Et la Fiat dans tout ça ?
A 45 ans, rongé par la culpabilité d’avoir fui ses responsabilités pendant tant d’années, Gianni accepte, enfin, de prendre les rênes de l’empire. Et l’héritier fera de Fiat non seulement la plus grand entreprise italienne mais l’un des principaux constructeurs d’automobiles d’Europe.
Dans cette biographie extrêmement documentée, qui fourmille d’anecdotes inédites parfois très drôles, Stéphanie des Horts ressuscite le destin exceptionnel de Gianni Agnelli qui, écrasé par les attentes de son grand-père qui l’a désigné, très jeune, comme héritier de l’empire Fiat, a vécu des années de frivolité, parce qu’il était vraiment magnifique, avant de devenir l’un des plus grands dirigeants d’entreprises du monde.

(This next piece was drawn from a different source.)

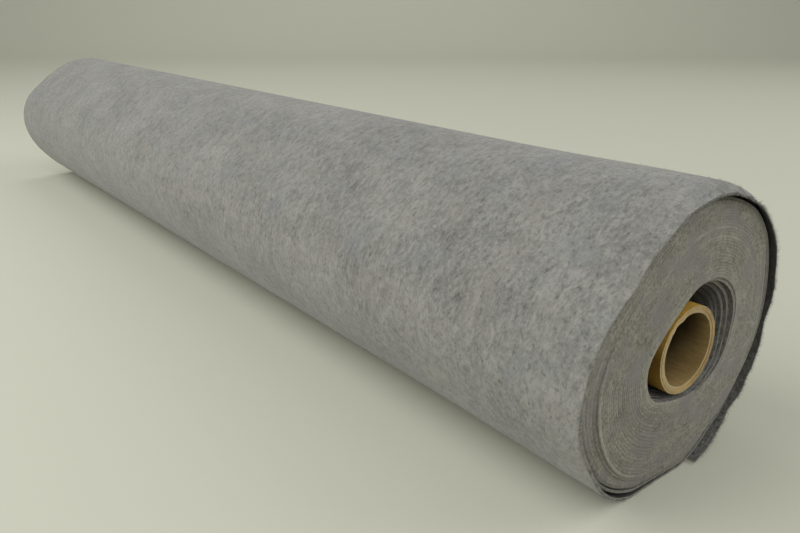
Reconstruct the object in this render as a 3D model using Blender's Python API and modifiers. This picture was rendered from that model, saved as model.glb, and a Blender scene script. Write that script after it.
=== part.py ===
# A roll of grey felt wound on a cardboard tube, lying on its side.
# Metres, +Z up. +X runs along the roll towards its open end. The origin is on the
# surface that the roll lies on, under the middle of the roll.

import math
from collections import namedtuple

import bpy
import bmesh

MM = 0.001
CLOTH_WIDTH = 1.000             # the cloth from edge to edge, so the roll's length
OPEN_END_X = 0.494              # plane of the open end
PLAIN_END_X = OPEN_END_X - CLOTH_WIDTH
AXIS_HEIGHT = 82.9 * MM         # the roll's axis over the surface, after it has sagged
FELT = 1.6 * MM                 # thickness of the cloth
GAP = 0.3 * MM                  # clearance between pieces that touch
LAYER = FELT + GAP              # how far the winding draws in along one turn
STATIONS = 96                   # steps round one turn
FREE_END = -67.5                # angle of the cloth's free end, from +Y towards +Z, degrees

TUBE_RADIUS = 24.5 * MM
TUBE_WALL = 4.1 * MM
TUBE_Y = 5.5 * MM               # the tube's centre from the roll's axis
TUBE_Z = -5.0 * MM
TUBE_OUT = 3.0 * MM             # the tube's end beyond the plane of the open end
TUBE_INSET = 2.0 * MM           # and inside the plain end

FELT_COLOUR = (0.30, 0.29, 0.29)
OUTER_TURN_COLOUR = (0.36, 0.35, 0.35)
CARDBOARD_COLOUR = (0.42, 0.27, 0.12)
FELT_ROUGHNESS = 0.95
CARDBOARD_ROUGHNESS = 0.75
SHARP_ANGLE = math.radians(35)
WELD = 1e-6
UNDERSIDE = 0.5                 # sine of the angle below which the roll may rest on the surface

# Outline of the wound roll, every 20 degrees from +Y towards +Z, in mm. radius is the
# outside of the cloth, and lean is how far the winding stands out of the open end's plane.
Outline = namedtuple("Outline", "angle radius lean")
OUTLINE = [
    Outline(0, 90.5, 0.0),
    Outline(20, 90.5, 0.0),
    Outline(40, 88.0, 0.2),
    Outline(60, 84.3, 0.8),
    Outline(80, 82.6, 1.8),
    Outline(100, 79.8, 2.8),
    Outline(120, 77.2, 3.8),
    Outline(140, 78.6, 4.6),
    Outline(160, 87.0, 5.2),
    Outline(180, 90.5, 5.0),
    Outline(200, 88.4, 3.4),
    Outline(220, 86.0, 1.6),
    Outline(240, 87.0, 0.4),
    Outline(260, 86.5, 0.0),
    Outline(280, 86.0, 0.0),
    Outline(300, 85.3, 0.0),
    Outline(320, 86.0, 0.0),
    Outline(340, 88.0, 0.0),
]

# Rim of the hollow round the tube, every 30 degrees, in mm from the tube's centre.
Hollow = namedtuple("Hollow", "angle radius")
HOLLOW = [
    Hollow(0, 38.5),
    Hollow(30, 42.7),
    Hollow(60, 40.6),
    Hollow(90, 35.2),
    Hollow(120, 29.3),
    Hollow(150, 30.7),
    Hollow(180, 36.5),
    Hollow(210, 35.2),
    Hollow(240, 28.5),
    Hollow(270, 26.9),
    Hollow(300, 29.5),
    Hollow(330, 35.0),
]

# Lip of the outermost turn, every 45 degrees along it from the free end: how far its edge
# stands out of the open end's plane, in mm.
Lip = namedtuple("Lip", "turn out")
LIP = [
    Lip(0, 4.8),
    Lip(45, 3.2),
    Lip(90, 3.4),
    Lip(135, 6.2),
    Lip(180, 9.8),
    Lip(225, 12.2),
    Lip(270, 8.0),
    Lip(315, 1.4),
    Lip(360, 0.8),
]

# Rings across an end. span is 1 at the outside of the winding, and out is measured from
# the end's plane, in mm.
Ring = namedtuple("Ring", "span out")

# The open end, down to the hollow's rim at span 0. Its outer turns are pushed in a little,
# and the turn inside them stands proud.
FACE = [
    Ring(1.00, -1.4),
    Ring(0.86, -1.0),
    Ring(0.84, 0.8),
    Ring(0.50, 2.2),
    Ring(0.00, 4.5),
]

# The turns nearest the tube step back into the roll, from the hollow's rim at span 1 down
# to the tube at span 0.
FUNNEL = [
    Ring(0.96, 1.0),
    Ring(0.72, 0.0),
    Ring(0.69, -5.0),
    Ring(0.46, -6.0),
    Ring(0.43, -12.0),
    Ring(0.22, -13.0),
    Ring(0.19, -20.0),
    Ring(0.00, -21.0),
]

# The plain end, down to the tube at span 0.
PLAIN_END = [
    Ring(0.00, -1.0),
    Ring(0.90, -0.6),
    Ring(1.00, 0.0),
]


def clear_scene():
    for thing in list(bpy.data.objects):
        bpy.data.objects.remove(thing, do_unlink=True)


def smooth_read(values, place, closed):
    # Reads a smooth curve through evenly spaced values, at a place counted in steps.
    count = len(values)
    last = count - 1 if closed else count - 2
    first = min(int(place), last)
    share = place - first
    picked = []
    for step in (-1, 0, 1, 2):
        index = (first + step) % count if closed else max(0, min(count - 1, first + step))
        picked.append(values[index])
    before, start, end, after = picked
    square = 2.0 * before - 5.0 * start + 4.0 * end - after
    cube = 3.0 * (start - end) + after - before
    return start + 0.5 * share * (end - before + share * (square + share * cube))


def read_round(rows, column, angle):
    values = [getattr(row, column) for row in rows]
    return smooth_read(values, (angle % 360.0) / 360.0 * len(rows), True) * MM


def lip_x(turn):
    values = [row.out for row in LIP]
    return OPEN_END_X + smooth_read(values, turn / 360.0 * (len(LIP) - 1), False) * MM


def turns():
    return [360.0 * step / STATIONS for step in range(STATIONS + 1)]


def outline_radius(turn, depth, drawn_in=0.0):
    # Distance from the roll's axis at a depth under the outside of the cloth. The
    # underside is pressed flat on the surface.
    angle = FREE_END + turn
    radius = read_round(OUTLINE, "radius", angle) - depth - drawn_in
    down = -math.sin(math.radians(angle))
    if down > UNDERSIDE:
        radius = min(radius, (AXIS_HEIGHT - depth) / down)
    return radius


def wound_radius(turn, depth):
    # The outermost turn draws in by one layer, so that it ends under its own free end.
    return outline_radius(turn, depth, LAYER * (turn / 360.0 - 0.5))


def polar(x, radius, turn, centre_y=0.0, centre_z=0.0):
    angle = math.radians(FREE_END + turn)
    return (x, centre_y + radius * math.cos(angle), centre_z + radius * math.sin(angle))


def mix(low, high, share):
    return tuple(a + (b - a) * share for a, b in zip(low, high))


def hollow_rim(turn):
    return polar(0.0, read_round(HOLLOW, "radius", FREE_END + turn), turn, TUBE_Y, TUBE_Z)


def tube_seat(turn):
    return polar(0.0, TUBE_RADIUS + GAP, turn, TUBE_Y, TUBE_Z)


def hollow_edge(turn, span):
    return hollow_rim(turn)


def winding_edge(turn, span):
    # Only the outermost ring shows the step at which the outer turn was split off.
    radius = wound_radius(turn, LAYER) if span == 1.0 else outline_radius(turn, LAYER)
    return polar(0.0, radius, turn)


def end_ring(row, inner, outer, plane, leans):
    points = []
    for turn in turns():
        x, y, z = mix(inner(turn), outer(turn, row.span), row.span)
        lean = read_round(OUTLINE, "lean", FREE_END + turn) * row.span if leans else 0.0
        points.append((plane + row.out * MM + lean, y, z))
    return points


def loft(name, rings, closed):
    # Skins a list of rings. A closed loft joins its last ring to its first, and an open one
    # has a cap at each end.
    mesh = bpy.data.meshes.new(name)
    work = bmesh.new()
    rows = [[work.verts.new(point) for point in ring] for ring in rings]
    pairs = list(zip(rows, rows[1:]))
    if closed:
        pairs.append((rows[-1], rows[0]))
    for lower, upper in pairs:
        count = len(lower)
        for i in range(count):
            j = (i + 1) % count
            work.faces.new((lower[i], lower[j], upper[j], upper[i]))
    if not closed:
        work.faces.new(rows[0])
        work.faces.new(rows[-1])
    bmesh.ops.remove_doubles(work, verts=work.verts, dist=WELD)
    bmesh.ops.recalc_face_normals(work, faces=work.faces)
    work.to_mesh(mesh)
    work.free()
    return mesh


def place(name, mesh, collection, colour, roughness, location):
    thing = bpy.data.objects.new(name, mesh)
    thing.location = location
    collection.objects.link(thing)
    mesh.shade_smooth()
    mesh.set_sharp_from_angle(angle=SHARP_ANGLE)
    material = bpy.data.materials.new(name + "_material")
    material.use_nodes = True
    shader = material.node_tree.nodes["Principled BSDF"]
    shader.inputs["Base Color"].default_value = (*colour, 1.0)
    shader.inputs["Roughness"].default_value = roughness
    shader.inputs["Metallic"].default_value = 0.0
    mesh.materials.append(material)
    return thing


def build_winding(collection):
    # All the turns but the outermost, as one body with a bore for the tube. Its rings run
    # in from the open end's edge, down the hollow, along the bore and out over the plain end.
    rings = [end_ring(row, hollow_rim, winding_edge, OPEN_END_X, True) for row in FACE]
    for row in FUNNEL:
        rings.append(end_ring(row, tube_seat, hollow_edge, OPEN_END_X, False))
    for row in PLAIN_END:
        inward = Ring(row.span, -row.out)
        rings.append(end_ring(inward, tube_seat, winding_edge, PLAIN_END_X, False))
    mesh = loft("felt_roll", rings, True)
    place("felt_roll", mesh, collection, FELT_COLOUR, FELT_ROUGHNESS, (0.0, 0.0, AXIS_HEIGHT))


def build_outer_turn(collection):
    # The outermost turn is a loose sheet that goes once round, from its free end to where
    # it slips under that end.
    last = 360.0 - math.degrees(GAP / outline_radius(360.0, 0.0))
    rings = []
    for turn in turns()[:-1] + [last]:
        outside = wound_radius(turn, 0.0)
        inside = wound_radius(turn, FELT)
        rings.append([
            polar(PLAIN_END_X, outside, turn),
            polar(lip_x(turn), outside, turn),
            polar(lip_x(turn), inside, turn),
            polar(PLAIN_END_X, inside, turn),
        ])
    mesh = loft("felt_outer_turn", rings, False)
    place("felt_outer_turn", mesh, collection, OUTER_TURN_COLOUR, FELT_ROUGHNESS,
          (0.0, 0.0, AXIS_HEIGHT))


def build_tube(collection):
    # A turned wall, modelled upright and laid down along +X.
    length = CLOTH_WIDTH + TUBE_OUT - TUBE_INSET
    inner = TUBE_RADIUS - TUBE_WALL
    profile = [(TUBE_RADIUS, length), (TUBE_RADIUS, 0.0), (inner, 0.0), (inner, length)]
    mesh = bpy.data.meshes.new("cardboard_tube")
    work = bmesh.new()
    corners = [work.verts.new((radius, 0.0, height)) for radius, height in profile]
    for start, end in zip(corners, corners[1:] + corners[:1]):
        work.edges.new((start, end))
    work.to_mesh(mesh)
    work.free()
    tube = place("cardboard_tube", mesh, collection, CARDBOARD_COLOUR, CARDBOARD_ROUGHNESS,
                 (PLAIN_END_X + TUBE_INSET, TUBE_Y, AXIS_HEIGHT + TUBE_Z))
    tube.rotation_euler = (0.0, math.radians(90), 0.0)
    screw = tube.modifiers.new("turned", "SCREW")
    screw.axis = "Z"
    screw.steps = STATIONS
    screw.render_steps = STATIONS
    screw.use_merge_vertices = True
    screw.merge_threshold = WELD
    screw.use_smooth_shade = True


def main():
    clear_scene()
    collection = bpy.data.collections.new("roll_of_felt")
    bpy.context.scene.collection.children.link(collection)
    build_winding(collection)
    build_outer_turn(collection)
    build_tube(collection)


main()
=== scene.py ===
import math
import random

import bmesh
import bpy
from mathutils import Matrix, Vector, noise


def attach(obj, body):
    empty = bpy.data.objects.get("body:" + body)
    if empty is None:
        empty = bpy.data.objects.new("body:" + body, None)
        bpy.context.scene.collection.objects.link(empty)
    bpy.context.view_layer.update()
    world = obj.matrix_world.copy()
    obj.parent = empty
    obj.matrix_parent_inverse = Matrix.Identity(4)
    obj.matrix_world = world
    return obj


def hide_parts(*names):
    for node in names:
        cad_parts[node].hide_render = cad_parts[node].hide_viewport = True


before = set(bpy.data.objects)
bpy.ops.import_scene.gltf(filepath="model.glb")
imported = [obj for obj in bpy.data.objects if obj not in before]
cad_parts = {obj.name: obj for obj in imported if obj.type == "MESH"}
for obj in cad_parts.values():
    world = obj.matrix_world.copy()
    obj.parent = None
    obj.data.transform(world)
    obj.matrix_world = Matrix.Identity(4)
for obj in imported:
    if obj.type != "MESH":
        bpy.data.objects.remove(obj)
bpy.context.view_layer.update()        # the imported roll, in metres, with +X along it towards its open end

mm = 0.001

# The roll's own measures, in mm and degrees. Angles go round from +Y towards +Z, from the
# roll's axis, and each list is evenly spaced round the turn. The hollow's rim is measured from
# the tube's centre.
roll = {
    "clothWidth": 1000.0,
    "openEnd": 494.0,        # plane of the open end
    "axisHeight": 82.9,
    "sagHeight": 0.17,       # the underside is pressed down to this height
    "leastGap": 0.03,        # and the cloth then lies this far clear of the surface
    "felt": 1.6,             # thickness of the cloth
    "fullWeight": 4.0,       # thickness that a vertex weight of 1 stands for
    "turns": 38,
    "freeEnd": -67.5,        # where the cloth's free end lies
    "outerTurn": 1.1,        # turns in the loose outer piece
    "tubeRadius": 24.5,
    "tubeY": 5.5,
    "tubeZ": -5.0,
    "outline": [90.5, 90.5, 88, 84.3, 82.6, 79.8, 77.2, 78.6, 87,
                90.5, 88.4, 86, 87, 86.5, 86, 85.3, 86, 88],
    "lean": [0, 0, 0.2, 0.8, 1.8, 2.8, 3.8, 4.6, 5.2, 5, 3.4, 1.6, 0.4, 0, 0, 0, 0, 0],
    "hollow": [38.5, 42.7, 40.6, 35.2, 29.3, 30.7, 36.5, 35.2, 28.5, 26.9, 29.5, 35],
}


def ease(start, end, value):
    # Goes smoothly from 0 at start to 1 at end.
    share = min(1.0, max(0.0, (value - start) / (end - start)))
    return share * share * (3.0 - 2.0 * share)


def smoothRead(values, place, closed):
    # Reads a smooth curve through evenly spaced values, at a place counted in steps.
    count = len(values)
    first = min(int(place), count - 1 if closed else count - 2)
    share = place - first
    picked = []
    for step in (-1, 0, 1, 2):
        index = (first + step) % count if closed else max(0, min(count - 1, first + step))
        picked.append(values[index])
    before, start, end, after = picked
    square = 2.0 * before - 5.0 * start + 4.0 * end - after
    cube = 3.0 * (start - end) + after - before
    return start + 0.5 * share * (end - before + share * (square + share * cube))


def readRound(values, angle):
    return smoothRead(values, (angle % 360.0) / 360.0 * len(values), True)


def readAlong(values, share):
    return smoothRead(values, min(1.0, max(0.0, share)) * (len(values) - 1), False)


def wobble(place, size, seed):
    # Smooth, repeatable unevenness along the cloth.
    return noise.noise(Vector((place, seed, 0.37 * seed))) * size


def degreesApart(angle, middle):
    return abs((angle - middle + 180.0) % 360.0 - 180.0)


def fixOrder(elements, place):
    # Sorts a bmesh's vertices, edges or faces by place, so that they come out the same each run.
    for index, element in enumerate(sorted(elements, key=place)):
        element.index = index
    elements.sort()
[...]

Editions Albin Michel, 2025
A propos de l’auteure
Titulaire d’une maitrise de littérature anglaise et critique littéraire, Stéphanie des Horts est l’auteure de nombreuses biographies dont notamment « Le secret de Rita H. », « Pamela », «Les sœurs Livanos », « Jackie et Lee », «Les heureux du monde » ou encore « Cynthia ».